Génépi is an Alpine liqueur that’s sweet on the tongue and stronger than it tastes. Last night I was drinking Génépi with a couple friends and words were falling out of my mouth almost uncontrollably—Génépi was acting kind of like a truth serum, which makes sense because it tastes a little bit like an herbal remedy.
The impulse to lie seems to come from one of two (or a combination of both) places. One is an intensive to deceive and the other is a desperate attempt at feeling like something, anything, is private—and maybe because it feels like the only way for anything to be sacred is for something to be private.
After a night of Alpine liqueur, I fell asleep and dreamt about drinking truth serum. In my dream I couldn’t stop saying things, “true” things, and everybody around me began to despise me. It was interesting and disorienting and maddening that my truthful dream-self was incapable of understanding what was true.
I think most meaningful lies are lies of omission.
Lies of omission can be at once both a conservation of truth and an avoidance of truth.
There also things that can be true until spoken, and then they become untrue, at which point the truth is both truth and lie.
‘I love you’ can be true, but if the confessed-to makes the confessor feel unloved, a true (even the most true) 'I love you’ can quickly turn into a true ‘I hate you’.
Speculation is insanity. There is only truth and faith.

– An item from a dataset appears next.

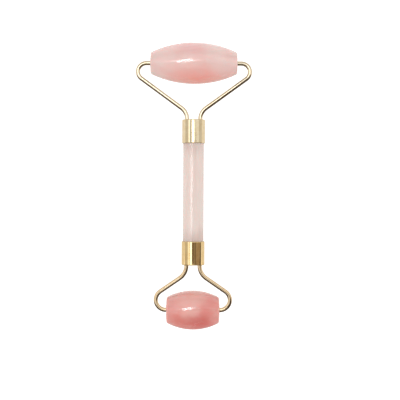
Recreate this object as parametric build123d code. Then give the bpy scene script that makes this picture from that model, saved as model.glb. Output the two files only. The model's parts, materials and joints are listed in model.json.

“I told myself that religious truth cannot be attained by one man alone, but only reveals itself to a union of all people, united through love. In order for the truth to be attained there must be no separation; and for there to be no separation we must love and make peace with those who are not in agreement with us. Truth manifests itself as love, and therefore if you do not respect the rituals of the church you destroy love. And in destroying love you deprive yourself of the possibility of knowing truth.”
Tolstoy
Seeking truth and seeking meaning are very similar. Searching for signs of the sacred and falling in love are very similar.
“Love is finding the other’s existence miraculous.”
A friend of mine
Things as ephemeral as feelings cannot be true or untrue outside of a given instant, it cannot last as true long enough to get from brain to mouth to the ear of another without being in a different moment, a moment in which it may no longer be true, and if it is it’s not still true, it’s a whole other moment in which it is true again.
What does it say about me, that a dream in which I compulsively told the truth was a nightmare?
I woke up with a pit in my stomach…
Fearing truth and seeking truth work together to conserve faith.
There is a seduction to deception, there is something so erotic about secrecy, about privacy, the lie of omission is a particularly sensual act.
…truths are illusions of which one has forgotten that they are illusions, metaphors that have become work-out and deprived of their sensuous force, coins that have lost their imprint and are now no longer seen as coins but as metal. We still don’t know where the drive to truth comes from, for we have hitherto heard only of the obligation to be truthful, which society imposes in order to exist—that is, the obligation to use the customary metaphors, hence, morally expressed, the obligation to lie in accordance with a fixed convention, to lie in droves in a style binding for all.
Nietzsche
Sometimes lies can be more true than truths.
There is a fine line (no line?) between sensual and sacred.
I have asked this question before: Do I have an easy time lying because I question the concept of fixed truth or do I question the fundamental concept of truth to justify lying? It’s fun to question whether we’re philosophizing to justify our lives, or living by the philosophies we create, but I don’t think it really matters.
If a magic truth serum were real, it would fall under the weight of its own contradictions and turn those poisoned with it into mutes.